Selden n’eut pas de vrais successeurs dans son entreprise, du moins en Angleterre et sur le moment. Mais les théologiens retinrent une partie de ses leçons. Il dut contribuer au changement de statut des textes patristiques au XVIIe siècle, de l’autorité au témoignage. Surtout, son interprétation du christianisme comme « judaïsme réformé », qui s’appuyait du reste sur certaines affirmations des Pères, fit de la séparation progressive entre judaïsme et christianisme une problématique centrale de l’érudition anglicane, dont on ne trouve pas l’équivalent en France, par exemple.
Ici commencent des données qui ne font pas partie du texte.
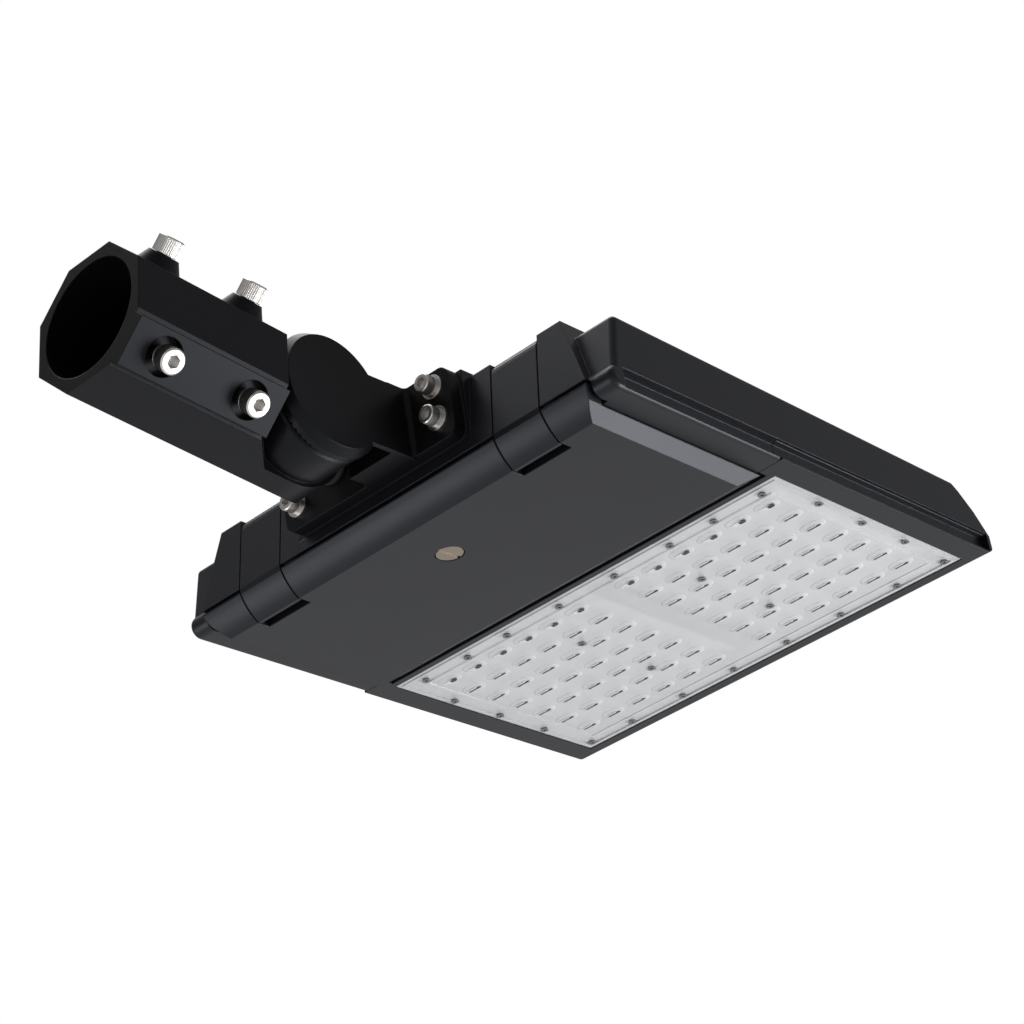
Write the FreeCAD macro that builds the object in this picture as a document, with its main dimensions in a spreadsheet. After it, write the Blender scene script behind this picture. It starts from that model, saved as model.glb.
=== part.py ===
import FreeCAD, Part
import math
import os
import re

import Sketcher
from FreeCAD import Placement, Rotation, Vector

# Shoebox area light on a tilting slip fitter. Millimetres and degrees.
#
# The arm frame is the part's own frame: its origin is the centre of the slip fitter's mouth,
# +X runs along the bore towards the head, +Z is up. The head frame has its origin on the
# knuckle's pivot and is turned up by the tilt angle; every piece of the head is drawn in it.

doc = FreeCAD.newDocument("AreaLight")
sheet = doc.addObject("Spreadsheet::Sheet", "dims")

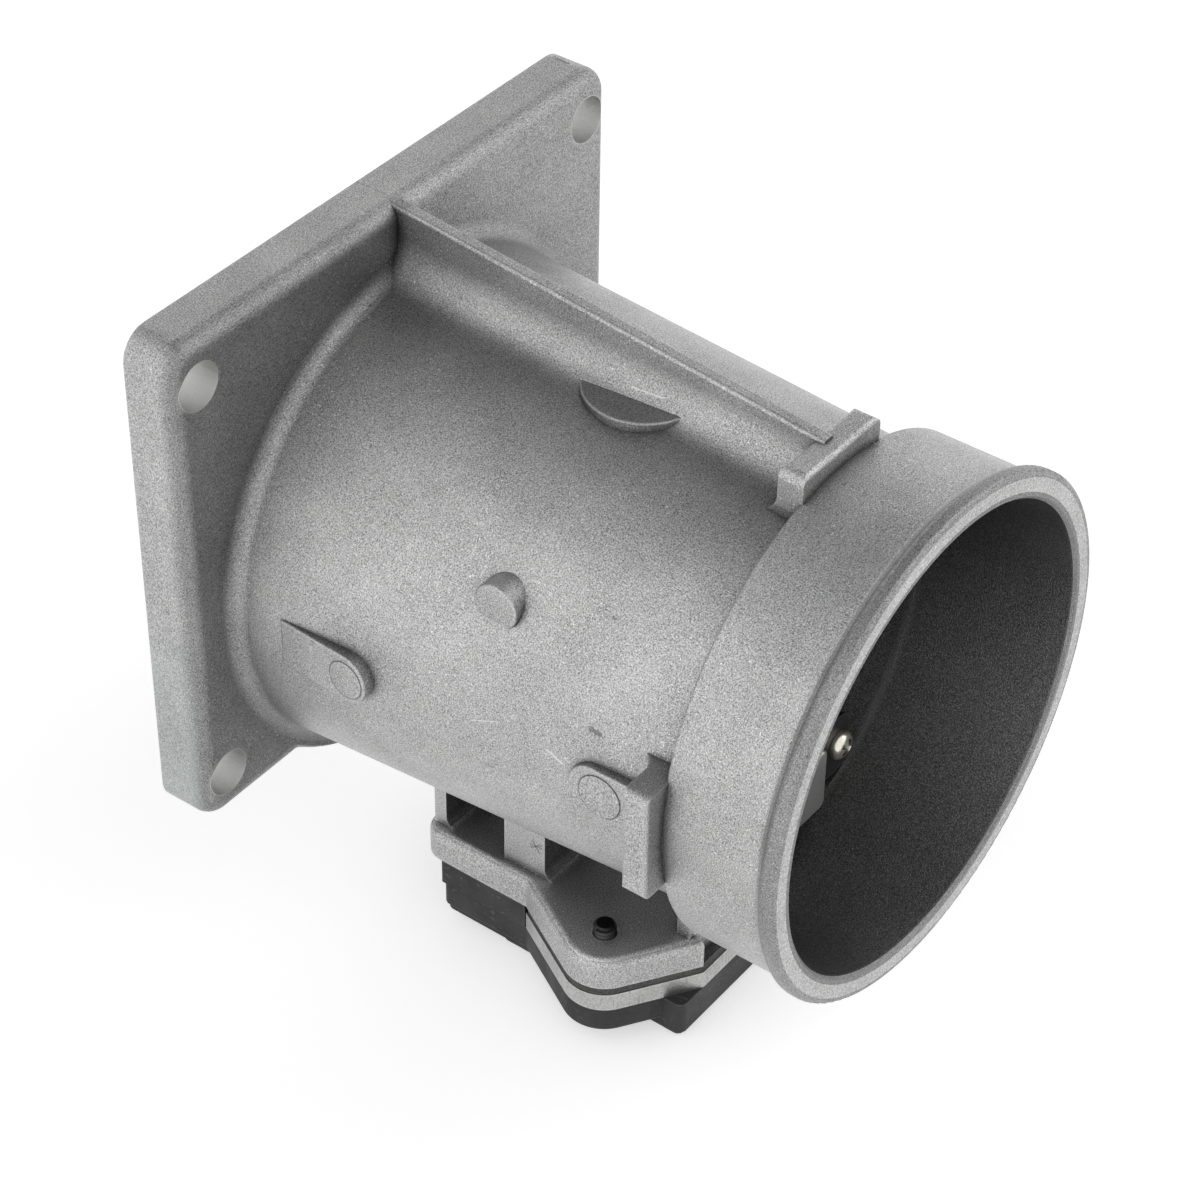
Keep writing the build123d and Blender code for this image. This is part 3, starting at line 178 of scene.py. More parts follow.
broad = remap(mottle, clouds.outputs["Fac"], 0.3, 0.7, -1.0, 1.0)
fine_part = combine(mottle, "MULTIPLY", fine, ins.outputs["Grain Share"])
broad_part = combine(mottle, "MULTIPLY", broad, ins.outputs["Cloud Share"])
tone = combine(mottle, "ADD", combine(mottle, "ADD", fine_part, broad_part), 1.0)
toned = add_node(mottle, "ShaderNodeVectorMath", operation="SCALE")
mottle.links.new(ins.outputs["Colour"], toned.inputs[0])
mottle.links.new(tone, toned.inputs["Scale"])
mottle.links.new(toned.outputs[0], outs.inputs["Colour"])
mottle.links.new(grain.outputs["Fac"], outs.inputs["Grain"])
mottle.links.new(clouds.outputs["Fac"], outs.inputs["Clouds"])

# Rubbed outer edges, inner corners darkened by grime and painted shade, and deep hollows
# that light hardly reaches, darkened as painted shade
CORNER_REACHES = 4.0
edges, ins, outs = start_group(
    "rubbed_edges_and_painted_shade",
    [("Reach", "NodeSocketFloat", 0.001), ("Hollow Reach", "NodeSocketFloat", 0.02)],
    [("Edge", "NodeSocketFloat"), ("Corner", "NodeSocketFloat"), ("Hollow", "NodeSocketFloat")],
)
outside = add_node(edges, "ShaderNodeAmbientOcclusion", samples=8, only_local=True)
inside = add_node(edges, "ShaderNodeAmbientOcclusion", samples=8, inside=True, only_local=True)
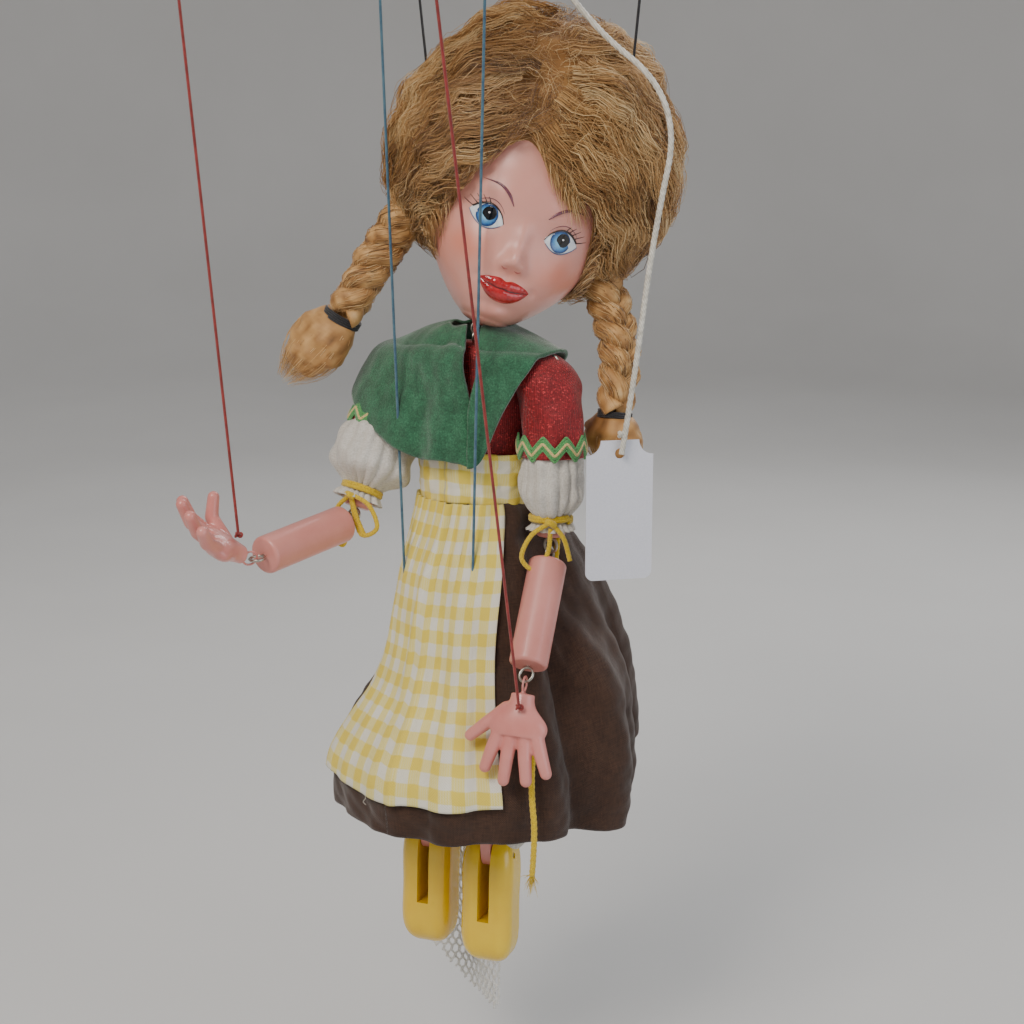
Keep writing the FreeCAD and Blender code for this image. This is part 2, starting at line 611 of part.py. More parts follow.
def sleeves(side, upper):
    """Red sleeve, its zigzag trim, the white puff below and the yarn that gathers it."""
    top = -size("eye_reach")
    sleeve_end = top - size("sleeve_length")
    puff_end = sleeve_end - size("puff_length")
    bore = "@upper_dowel_radius"

    sleeve = tube(f"sleeve_tube_{side}", "@sleeve_radius", bore, "@sleeve_length")
    sleeve.Placement = upper * FreeCAD.Placement(V(0, 0, sleeve_end), FreeCAD.Rotation())
    node(sleeve, f"sleeve_{side}")

    trim = tube(f"trim_tube_{side}", "@sleeve_radius + 1", "@sleeve_radius", "@trim_height")
    trim.Placement = upper * FreeCAD.Placement(V(0, 0, sleeve_end + 1), FreeCAD.Rotation())
    node(trim, f"zigzag_trim_{side}")

    belly = size(f"puff_radius_{side}")
    wrist_cuff = size("upper_dowel_radius") + 1.4
    profile = Part.Wire([
        Part.LineSegment(V(size("upper_dowel_radius"), 0, puff_end), V(wrist_cuff, 0, puff_end)).toShape(),
        Part.Arc(V(wrist_cuff, 0, puff_end), V(belly, 0, (sleeve_end + puff_end) / 2 - 1),
                 V(size("sleeve_radius") - 0.6, 0, sleeve_end)).toShape(),
        Part.LineSegment(V(size("sleeve_radius") - 0.6, 0, sleeve_end),
                         V(size("upper_dowel_radius"), 0, sleeve_end)).toShape(),
        Part.LineSegment(V(size("upper_dowel_radius"), 0, sleeve_end),
                         V(size("upper_dowel_radius"), 0, puff_end)).toShape(),
    ])
    puff = Part.Face(profile).revolve(V(), V(0, 0, 1), 360)
    node(feature(f"puff_{side}", puff, upper), f"puff_sleeve_{side}")

    ring = doc.addObject("Part::Torus", f"yarn_ring_{side}")
    bind(ring, Radius1="@upper_dowel_radius + @yarn_diameter / 2", Radius2="@yarn_diameter / 2")
    bow = doc.addObject("Part::Torus", f"yarn_bow_{side}")
    bind(bow, Radius1="@yarn_bow_radius", Radius2="@yarn_diameter / 2")
    bow_place = V(0, size("upper_dowel_radius") + 4.4, 0)
    bow.Placement = FreeCAD.Placement(bow_place, FreeCAD.Rotation(V(1, 0, 0), 70))
    tie = fuse(f"yarn_{side}", [ring, bow])
    tie.Placement = upper * FreeCAD.Placement(V(0, 0, puff_end - size("yarn_diameter") / 2 - 0.05),
                                              FreeCAD.Rotation())
    node(tie, f"yarn_tie_{side}")


FINGERS = [
    # place across the palm, splay in degrees, share of the longest finger
    (-4.6, -17, 0.80),
    (-1.6, -4, 1.00),
    (1.7, 8, 0.96),
    (4.7, 21, 0.78),
]

# Degrees the fingertips and the thumb bend out of the palm's plane: the raised hand is cupped.
FINGER_CURL = {"left": 14, "right": 34}
THUMB_CURL = {"left": 10, "right": 60}


def hand(side, k):
    """Moulded hand with four fingers, a thumb and the wire loop of its wrist. Back faces local -Y."""
    palm_length = size("palm_length")
    half = size("palm_width") / 2
    reach = size("eye_reach")
    palm_solid = Part.makeLoft([
        oval(-reach, 3.6, 2.6), oval(-reach - 3, 4.0, 2.8), oval(-reach - 0.6 * palm_length, half, 3.1),
        oval(-reach - palm_length, half * 0.95, 2.6)], True, False)
    pieces = []
    curl = FINGER_CURL[side]
    for across, splay, share in FINGERS:
        pieces.append(finger(V(k * across, 0, -reach - palm_length + 2), k * splay,
                             share * size("finger_length") + 2, curl))
    thumb_root = V(-k * half * 0.55, 0.6, -reach - 4)
    pieces.append(finger(thumb_root, -k * 48, size("finger_length") + 0.5,
                         THUMB_CURL[side]))
    ring = Part.makeTorus(size("eye_radius"), size("wire_radius"), V(0, 0, -RING_OFFSET), V(1, 0, 0))
    stem = Part.makeCylinder(size("wire_radius"), 4, V(0, 0, -RING_OFFSET - size("eye_radius") * 0.98),
                             V(0, 0, -1))
    solid = palm_solid.multiFuse(pieces + [ring, stem])
    x_hint = {"left": V(0.93, 0.36, 0), "right": V(-0.85, 0.41, 0.31)}[side]
    node(feature(f"hand_shape_{side}", solid, pose(WRIST[side], HAND_DIRECTION[side], x_hint)),
         f"hand_{side}")


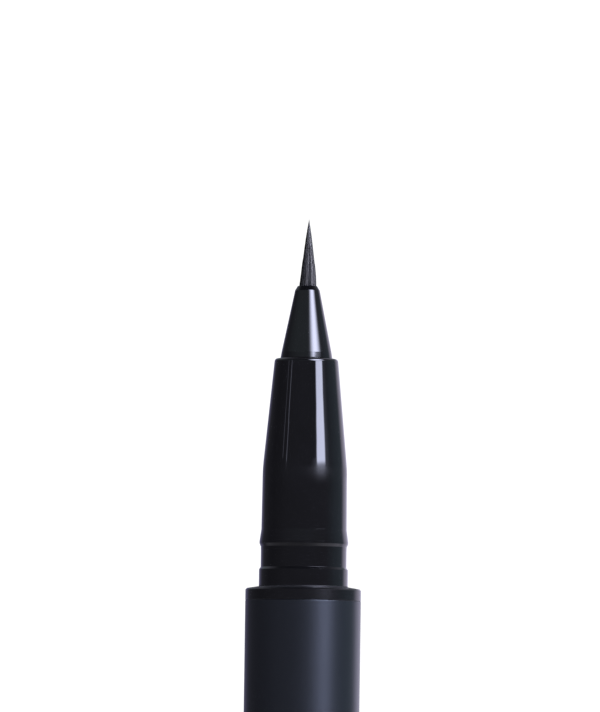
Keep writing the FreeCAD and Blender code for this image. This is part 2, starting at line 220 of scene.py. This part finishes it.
def ramp(material, factor, stops):
    """Colour ramp of (position, colour) stops."""
    node = material.node_tree.nodes.new("ShaderNodeValToRGB")
    elements = node.color_ramp.elements
    while len(elements) < len(stops):
        elements.new(0.5)
    for element, (position, colour) in zip(elements, stops):
        element.position = position
        element.color = (*colour, 1)
    material.node_tree.links.new(factor, node.inputs["Fac"])
    return node.outputs["Color"]


def between(material, factor, low, high):
    """Number that runs from low to high with the factor."""
    node = material.node_tree.nodes.new("ShaderNodeMapRange")
    node.inputs["To Min"].default_value = low
    node.inputs["To Max"].default_value = high
    material.node_tree.links.new(factor, node.inputs["Value"])
    return node.outputs["Result"]


def fade(material, value, start, stop):
    """0 before start and 1 after stop, with a smooth step between them."""
    node = material.node_tree.nodes.new("ShaderNodeMapRange")
    node.interpolation_type = "SMOOTHSTEP"
    node.inputs["From Min"].default_value = start
    node.inputs["From Max"].default_value = stop
    material.node_tree.links.new(value, node.inputs["Value"])
    return node.outputs["Result"]


def calculated(material, operation, *terms):
    """Result of one Math node; each term is a socket or a plain number."""
    node = material.node_tree.nodes.new("ShaderNodeMath")
    node.operation = operation
    for socket, term in zip(node.inputs, terms):
        if isinstance(term, float):
            socket.default_value = term
        else:
            material.node_tree.links.new(term, socket)
    return node.outputs["Value"]


def product(material, *factors):
    """Factors multiplied together; each is a socket or a plain number."""
    total = factors[0]
    for factor in factors[1:]:
        total = calculated(material, "MULTIPLY", total, factor)
    return total


def axes_of(material, kind):
    """X, Y and Z outputs of the texture coordinates of one kind."""
    place = material.node_tree.nodes.new("ShaderNodeTexCoord")
    axes = material.node_tree.nodes.new("ShaderNodeSeparateXYZ")
    material.node_tree.links.new(place.outputs[kind], axes.inputs["Vector"])
    return axes.outputs


def blended(material, factor, colour, other):
    """The first colour where the factor is 0, the other one (a socket or plain numbers) where it is 1."""
    node = material.node_tree.nodes.new("ShaderNodeMix")
    node.data_type = "RGBA"
    if isinstance(other, tuple):
        node.inputs["B"].default_value = (*other, 1)
    else:
        material.node_tree.links.new(other, node.inputs["B"])
    material.node_tree.links.new(factor, node.inputs["Factor"])
    material.node_tree.links.new(colour, node.inputs["A"])
    return node.outputs["Result"]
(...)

Dans l’Oxford de la Restauration, des savants comme Henry Dodwell et John Mill, qui étudièrent les Pères avec une critique beaucoup plus rigoureuse que celle de Selden et portèrent une attention particulière à des textes, tels les lettres d’Ignace ou les Testaments des douze Patriarches, que Selden avait négligés ou méprisés, n’en étaient pas moins, par leur conception de l’Antiquité chrétienne comme une période de transition, de constitution progressive de l’Église, beaucoup plus proches de Selden que de Montagu. Il n’était plus possible, après Selden, d’aborder l’Antiquité chrétienne tout à fait de la même manière.